--- COLLECTED MATERIAL ---
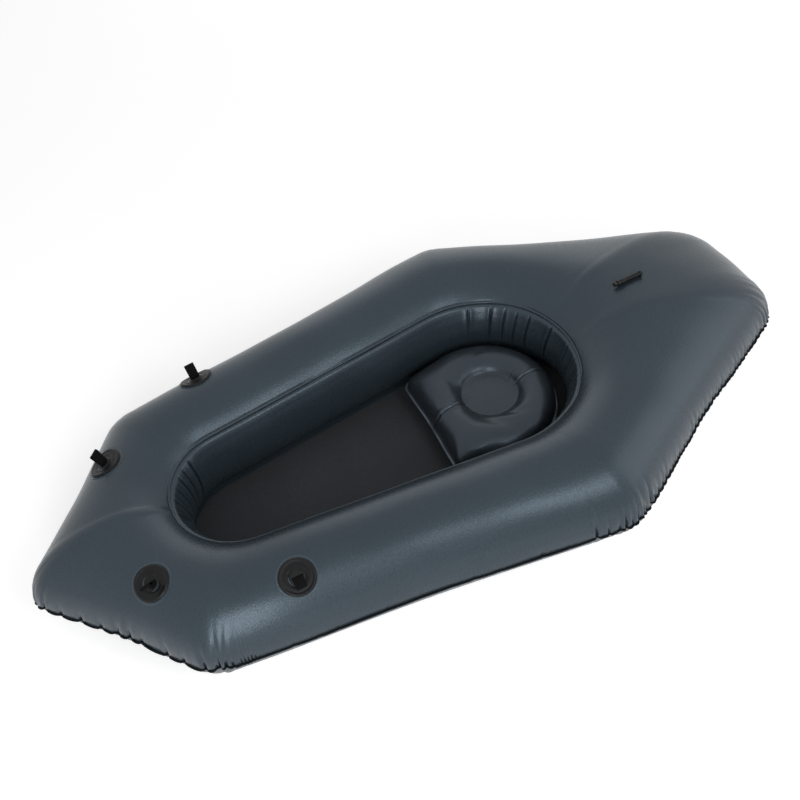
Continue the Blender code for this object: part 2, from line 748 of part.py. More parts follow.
def add_mouthpiece(place, materials, collection):
    """The hard end of the oral tube, with a poppet that a spring holds shut."""
    plastic = materials["plastic"]
    spigot = ORAL_BORE - GAP
    bore = spigot - SPIGOT_WALL
    hole = POPPET_STEM_RADIUS + SPIGOT_WALL
    top = GAP + COLLAR_LENGTH + LIP_LENGTH
    bead = top - 2 * LIP_BEAD
    shelf = GAP + COLLAR_LENGTH / 2
    profile = [(bore, top), (LIP_RADIUS, top), (LIP_RADIUS + LIP_BEAD, bead + LIP_BEAD),
               (LIP_RADIUS, bead - LIP_BEAD), (LIP_RADIUS, GAP + COLLAR_LENGTH),
               (COLLAR_RADIUS, GAP + COLLAR_LENGTH), (COLLAR_RADIUS, GAP), (spigot, GAP),
               (spigot, -SPIGOT_LENGTH), (bore, -SPIGOT_LENGTH), (bore, shelf - SHELF_THICKNESS),
               (hole, shelf - SHELF_THICKNESS), (hole, shelf), (bore, shelf)]
    finish(turned("oral_mouthpiece", profile, place, collection, TUBE_SIDES), plastic)

    head_top = top + POPPET_PROUD
    head = head_top - POPPET_HEAD
    disc_top = -SPIGOT_LENGTH - GAP
    profile = [(0, head_top), (POPPET_HEAD_RADIUS, head_top), (POPPET_HEAD_RADIUS, head),
               (POPPET_STEM_RADIUS, head), (POPPET_STEM_RADIUS, disc_top),
               (spigot, disc_top), (spigot, disc_top - POPPET_DISC), (0, disc_top - POPPET_DISC)]
    finish(turned("oral_poppet", profile, place, collection), plastic)
    coil = bore - SPRING_SIDE_GAP - SPRING_WIRE
    spring = helix("oral_spring", coil, shelf + GAP, head - GAP, place, collection)
    finish(spring, materials["steel"])


def add_main_valve(stations, tree, materials, collection, cutters, deck):
    """The large filling valve: body, self-closing insert, and a cap with its gasket."""
    plastic = materials["plastic"]
    starboard = [s for s in stations if s.outer.y < 0]
    station = min(starboard, key=lambda s: abs(s.outer.x - MAIN_VALVE_X))
    target = tube_point(station, MAIN_VALVE_ANGLE)
    out = target - tube_point(station, math.pi / 2)
    out.z = station.rise * math.sin(MAIN_VALVE_ANGLE)
    out.normalize()
    place = place_on(tree, target + out * 0.3, -out, X_AXIS, MAIN_COLLAR_RADIUS)

    inner_edge = (MAIN_COLLAR_BORE + MAIN_COLLAR_RADIUS) / 2
    over = -SKIN - GAP
    flange = fitted_disc("main_valve_body", deck, (over - MAIN_FLANGE_THICKNESS, over),
                         (inner_edge, MAIN_FLANGE_RADIUS), place, collection, cutters)
    seat = MAIN_COLLAR_BOTTOM + MAIN_SEAT_THICKNESS
    profile = [(MAIN_COLLAR_BORE, MAIN_COLLAR_TOP), (MAIN_COLLAR_RADIUS, MAIN_COLLAR_TOP),
               (MAIN_COLLAR_RADIUS, MAIN_COLLAR_BOTTOM), (MAIN_SEAT_BORE, MAIN_COLLAR_BOTTOM),
               (MAIN_SEAT_BORE, seat), (MAIN_COLLAR_BORE, seat)]
    collar = turned("main_valve_collar", profile, place, collection, DISC_SIDES)
    finish(joined(flange, collar, collection), plastic)
    hole = MAIN_COLLAR_RADIUS + GAP
    cut_hole(deck, "main_valve_hole", hole, 4 * CUT_MARGIN, place, cutters)

    hub = STEM_RADIUS + GAP
    spider_low = seat + GAP
    spider_top = spider_low + SPIDER_THICKNESS
    middle = place @ Matrix.Translation((0, 0, spider_low + SPIDER_THICKNESS / 2))
    outlines = [circle(MAIN_COLLAR_BORE - GAP, DISC_SIDES), circle(hub, SMALL_SIDES)]
    for k in range(SPIDER_HOLES):
        turn = math.tau * k / SPIDER_HOLES
        spot = (SPIDER_HOLE_CIRCLE * math.cos(turn), SPIDER_HOLE_CIRCLE * math.sin(turn))
        outlines.append(circle(SPIDER_HOLE_RADIUS, SMALL_SIDES, spot))
    spider = flat_plate("main_valve_spider", outlines, SPIDER_THICKNESS, middle, collection)
    finish(spider, plastic)

    button = BUTTON_TOP - BUTTON_HEIGHT
    disc_top = MAIN_COLLAR_BOTTOM - GAP
    disc_low = disc_top - DIAPHRAGM_THICKNESS
    lip_top = disc_top + GAP + SKIN
    lip_low = disc_low - GAP
    profile = [(0, BUTTON_TOP), (BUTTON_RADIUS, BUTTON_TOP), (BUTTON_RADIUS, button),
               (STEM_RADIUS, button), (STEM_RADIUS, lip_top), (STEM_LIP, lip_top),
               (STEM_LIP, disc_top + GAP), (STEM_RADIUS, disc_top + GAP),
               (STEM_RADIUS, lip_low), (STEM_LIP, lip_low), (STEM_LIP, lip_low - SKIN),
               (0, lip_low - SKIN)]
    finish(turned("main_valve_stem", profile, place, collection), plastic)
    profile = [(hub, disc_top), (DIAPHRAGM_RADIUS, disc_top), (DIAPHRAGM_RADIUS, disc_low),
               (hub, disc_low)]
    disc = turned("main_valve_diaphragm", profile, place, collection, DISC_SIDES)
    finish(disc, materials["rubber"])
    coil = BUTTON_RADIUS - 2 * SPRING_WIRE
    spring = helix("main_valve_spring", coil, spider_top + GAP, button - GAP, place, collection)
    finish(spring, materials["steel"])
    add_main_cap(place, materials, collection)


def add_main_cap(place, materials, collection):
    inner = MAIN_COLLAR_RADIUS + CAP_CLEARANCE
    outer = inner + CAP_WALL
    gasket_low = MAIN_COLLAR_TOP + GAP
    gasket_top = gasket_low + GASKET_WIRE
    middle = (MAIN_COLLAR_BORE + MAIN_COLLAR_RADIUS) / 2
    ring = []
    for x, y in circle(GASKET_WIRE / 2, 8):
        ring.append((middle + x, gasket_low + GASKET_WIRE / 2 - y))
    gasket = turned("main_valve_gasket", ring, place, collection, DISC_SIDES)
    finish(gasket, materials["rubber"])
    roof = gasket_top + GAP
    top = roof + CAP_WALL
    bevel = CAP_WALL / 3
    profile = [(0, top), (outer - bevel, top), (outer, top - bevel), (outer, CAP_SKIRT_GAP),
               (inner, CAP_SKIRT_GAP), (inner, roof), (0, roof)]
    cap = turned("main_valve_cap", profile, place, collection, DISC_SIDES)
    half = (outer - CAP_WALL, CAP_BAR_WIDTH / 2)
    bar_outline = [(half[0], -half[1]), (half[0], half[1]), (-half[0], half[1]),
                   (-half[0], -half[1])]
    bar_height = CAP_BAR_HEIGHT + bevel
    bar_place = place @ Matrix.Translation((0, 0, top - bevel + bar_height / 2))
    bar = flat_plate("main_valve_grip", [bar_outline], bar_height, bar_place, collection)
    finish(joined(cap, bar, collection), materials["plastic"])


def seat_path():
    """The seat's seam in plan with its outward normals, turned about the round weld."""
    corner_x = SEAT_FRONT_X - SEAT_CORNER_RADIUS
    corner_y = SEAT_FRONT_HALF_WIDTH - SEAT_CORNER_RADIUS
    port = Round(corner_x, SEAT_Y + corner_y, SEAT_CORNER_RADIUS, 4, 0.0, 3)
    rear = Round(COCKPIT_STERN_X, SEAT_Y, SEAT_REAR_RADIUS, 17, 0.0, 3)
    front = Round(corner_x, SEAT_Y - corner_y, SEAT_CORNER_RADIUS, 4, SEAT_FRONT_SAG, 6)
    middle = Vector((RECESS_X, SEAT_Y))
    turn = Matrix.Rotation(SEAT_TURN, 2)
    path = belt([port, rear, front], SEAT_FLANGE)
    return [(middle + turn @ (point - middle), turn @ normal) for point, normal in path]


def seat_rows(path, edge_height, crest_height, middle_height, shares, crest_share, crease):
    """Rows of points from the seat's flange in to its round weld, over one face."""
    middle = Vector((RECESS_X, SEAT_Y))
    rows = [[], []]
    rows += [[] for _ in shares]
    front = min(path, key=lambda pair: (pair[0] - Vector((SEAT_FRONT_X, 0.04))).length)[0]
    rear = min(path, key=lambda pair: (pair[0] - Vector((-1.0, 0.0))).length)[0]
    for point, normal in path:
        rows[0].append((point + normal * SEAT_FLANGE).to_3d() + Z_AXIS * edge_height)
        rows[1].append(point.to_3d() + Z_AXIS * edge_height)
        weld = middle + (point - middle).normalized() * RECESS_RADIUS
        groove = crease if point in (front, rear) else 0.0
        for k, share in enumerate(shares):
            if share > crest_share:
                part = (share - crest_share) / (1 - crest_share)
                foot = edge_height
            else:
                part = 1 - share / crest_share
                foot = middle_height
            bulge = max(1 - part ** SEAT_FULLNESS, 0.0) ** (1 / SEAT_FULLNESS)
            height = foot + (crest_height - foot) * bulge - groove * bulge
            spot = weld.lerp(point, share)
            rows[k + 2].append(spot.to_3d() + Z_AXIS * height)
    return rows


def add_seat(materials, collection):
    """An air cushion of two welded skins, held in at the middle by a round baffle."""
    path = seat_path()
    seam = SEAM_HEIGHT - SEAT_SEAM_DROP
    lift = GAP / 2 + SKIN
    crown = SEAM_HEIGHT + SEAT_CROWN
    weld = SEAM_HEIGHT - RECESS_DROP
    shares = (0.97, 0.86, 0.66, CREST_SHARE, 0.22, 0.07, 0.0)
    rows = seat_rows(path, seam + lift, crown, weld, shares, CREST_SHARE, CREASE_DEPTH)
    centre = Vector((RECESS_X, SEAT_Y, weld))
    top = add_skin("seat_top_skin", skin_mesh("seat_top_skin", rows, centre),
                   materials["seat"], collection)
    sole = FLOOR_TOP + GAP
    shares = (0.95, 0.80, SEAT_FOOT_SHARE, 0.0)
    rows = seat_rows(path, seam - lift, sole, sole, shares, SEAT_FOOT_SHARE, 0.0)
    mesh = skin_mesh("seat_bottom_skin", rows, Vector((RECESS_X, SEAT_Y, sole)))
    mesh.flip_normals()
    add_skin("seat_bottom_skin", mesh, materials["seat"], collection)
    high = weld - SKIN - GAP
    low = sole + SKIN + GAP
    radius = RECESS_RADIUS - BAFFLE_INSET
    profile = [(radius - SKIN, high), (radius, high), (radius, low), (radius - SKIN, low)]
    place = Matrix.Translation((RECESS_X, SEAT_Y, 0))
    baffle = turned("seat_baffle", profile, place, collection, DISC_SIDES)
    finish(baffle, materials["seat"])
    return top


def add_seat_valve(seat_top, materials, collection, cutters):
    tree = surface_of(seat_top)
    beside = Vector((SEAT_VALVE_X, WIDTH / 2, SEAM_HEIGHT - SEAT_VALVE_DROP))
    place = place_on(tree, beside, -Y_AXIS, X_AXIS, SEAT_VALVE_RADIUS)
    inner_edge = (SEAT_VALVE_BORE + SEAT_VALVE_RADIUS) / 2
    flange = fitted_disc("seat_valve_body", seat_top, (GAP, GAP + SKIN),
                         (inner_edge, SEAT_VALVE_FLANGE), place, collection, cutters)
    foot = -2 * SKIN
    profile = [(SEAT_VALVE_BORE, SEAT_VALVE_HEIGHT), (SEAT_VALVE_RADIUS, SEAT_VALVE_HEIGHT),
               (SEAT_VALVE_RADIUS, foot), (SEAT_VALVE_BORE, foot)]
    neck = turned("seat_valve_neck", profile, place, collection, DISC_SIDES)
    finish(joined(flange, neck, collection), materials["plastic"])
    cut_hole(seat_top, "seat_valve_hole", SEAT_VALVE_RADIUS + GAP, 2 * CUT_MARGIN, place, cutters)
    under = SEAT_VALVE_HEIGHT + GAP
    profile = [(0, under + PLUG_HEAD), (PLUG_RADIUS, under + PLUG_HEAD), (PLUG_RADIUS, under),
               (PLUG_STEM_RADIUS, under), (PLUG_STEM_RADIUS, under - PLUG_STEM),
               (0, under - PLUG_STEM)]
    finish(turned("seat_valve_plug", profile, place, collection), materials["rubber"])


def make_materials():
    return {
        "hull": new_material("hull_fabric", (0.045, 0.060, 0.078), 0.45),
        "floor": new_material("floor_fabric", (0.028, 0.028, 0.030), 0.70),
        "seat": new_material("seat_fabric", (0.040, 0.044, 0.048), 0.55),
        "binding": new_material("binding_tape", (0.008, 0.009, 0.010), 0.60),
        "webbing": new_material("black_webbing", (0.006, 0.006, 0.006), 0.85),
        "rubber": new_material("black_rubber", (0.015, 0.016, 0.018), 0.55),
        "plastic": new_material("black_plastic", (0.012, 0.012, 0.013), 0.35),
        "steel": new_material("spring_steel", (0.55, 0.55, 0.56), 0.30, 1.0),
    }


def main():
    for thing in list(bpy.data.objects):
        bpy.data.objects.remove(thing)
    collection = new_collection("inflatable_raft")
    cutters = new_collection("cutters")
    materials = make_materials()
    stations = hull_stations()
    deck = add_deck(stations, materials["hull"], collection)
    add_wall(stations, materials["hull"], collection)
    add_bottom(stations, materials["hull"], collection)
    add_floor(stations, materials["floor"], collection)
    add_binding(stations, materials["binding"], collection)
    tree = surface_of(deck)
    for number in (1, 2, 3, 4):
        add_tie_down(number, tree, deck, materials, collection, cutters)
    add_oral_tube(tree, materials, collection, cutters, deck)
    add_main_valve(stations, tree, materials, collection, cutters, deck)
    seat_top = add_seat(materials, collection)
    add_seat_valve(seat_top, materials, collection, cutters)


main()
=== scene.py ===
"""Looks of the inflatable raft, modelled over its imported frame. Lengths are in metres.

+X points to the bow, +Y to port and +Z up. A hull sheet is a grid: its columns are sections of the
air tube, counted anticlockwise from the bow, and its rows run from the outer seam over the tube.
"""
import functools
import json
import math

import bmesh
import bpy
import numpy as np
from bpy.props import FloatProperty, FloatVectorProperty, IntProperty, PointerProperty
from mathutils import Matrix, Vector
from mathutils.bvhtree import BVHTree

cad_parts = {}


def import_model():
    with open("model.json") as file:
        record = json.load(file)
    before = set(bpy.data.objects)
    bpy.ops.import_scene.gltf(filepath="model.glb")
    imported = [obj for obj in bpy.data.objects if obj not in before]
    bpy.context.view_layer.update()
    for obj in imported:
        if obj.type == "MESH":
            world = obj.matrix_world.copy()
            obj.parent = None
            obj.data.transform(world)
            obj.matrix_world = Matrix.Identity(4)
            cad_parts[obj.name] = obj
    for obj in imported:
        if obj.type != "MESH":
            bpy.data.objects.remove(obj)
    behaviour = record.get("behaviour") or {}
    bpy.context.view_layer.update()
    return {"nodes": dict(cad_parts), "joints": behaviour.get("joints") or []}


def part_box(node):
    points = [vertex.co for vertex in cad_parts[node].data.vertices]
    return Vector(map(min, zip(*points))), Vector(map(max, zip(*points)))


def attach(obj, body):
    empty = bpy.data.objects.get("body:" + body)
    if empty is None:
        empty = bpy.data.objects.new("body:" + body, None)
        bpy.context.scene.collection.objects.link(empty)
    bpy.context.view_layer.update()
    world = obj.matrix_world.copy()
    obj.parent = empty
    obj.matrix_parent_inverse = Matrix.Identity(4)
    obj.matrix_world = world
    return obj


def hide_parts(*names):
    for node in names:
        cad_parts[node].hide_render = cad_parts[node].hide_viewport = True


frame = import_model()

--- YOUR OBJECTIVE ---
Each line from the top of the material above through the line with "collection, TUBE_SIDES), plastic)" must be echoed exactly, and no other line.

--- WRITTEN RESPONSE ---
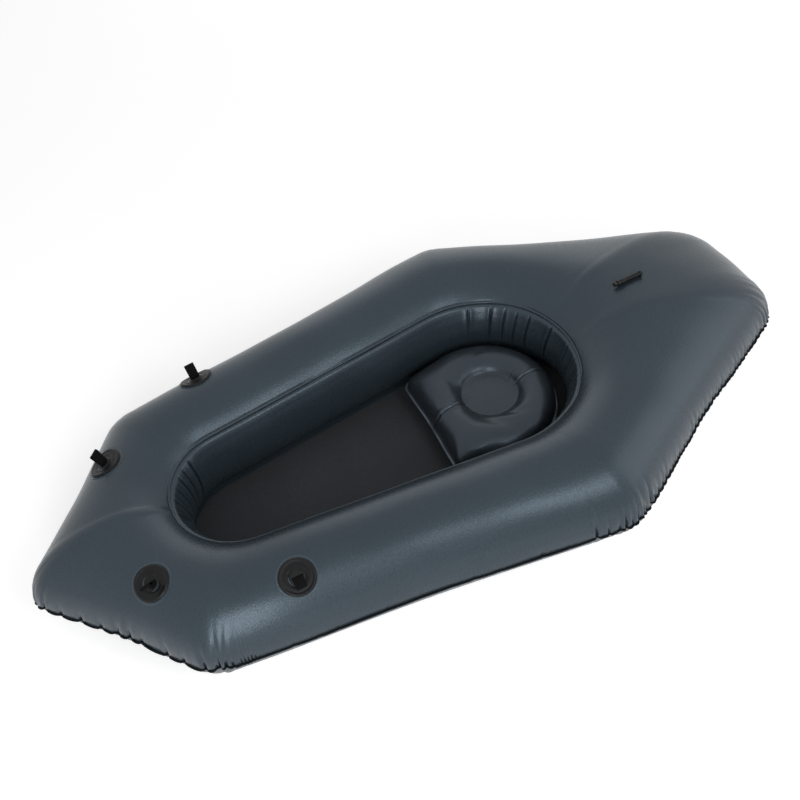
Continue the Blender code for this object: part 2, from line 748 of part.py. More parts follow.
def add_mouthpiece(place, materials, collection):
    """The hard end of the oral tube, with a poppet that a spring holds shut."""
    plastic = materials["plastic"]
    spigot = ORAL_BORE - GAP
    bore = spigot - SPIGOT_WALL
    hole = POPPET_STEM_RADIUS + SPIGOT_WALL
    top = GAP + COLLAR_LENGTH + LIP_LENGTH
    bead = top - 2 * LIP_BEAD
    shelf = GAP + COLLAR_LENGTH / 2
    profile = [(bore, top), (LIP_RADIUS, top), (LIP_RADIUS + LIP_BEAD, bead + LIP_BEAD),
               (LIP_RADIUS, bead - LIP_BEAD), (LIP_RADIUS, GAP + COLLAR_LENGTH),
               (COLLAR_RADIUS, GAP + COLLAR_LENGTH), (COLLAR_RADIUS, GAP), (spigot, GAP),
               (spigot, -SPIGOT_LENGTH), (bore, -SPIGOT_LENGTH), (bore, shelf - SHELF_THICKNESS),
               (hole, shelf - SHELF_THICKNESS), (hole, shelf), (bore, shelf)]
    finish(turned("oral_mouthpiece", profile, place, collection, TUBE_SIDES), plastic)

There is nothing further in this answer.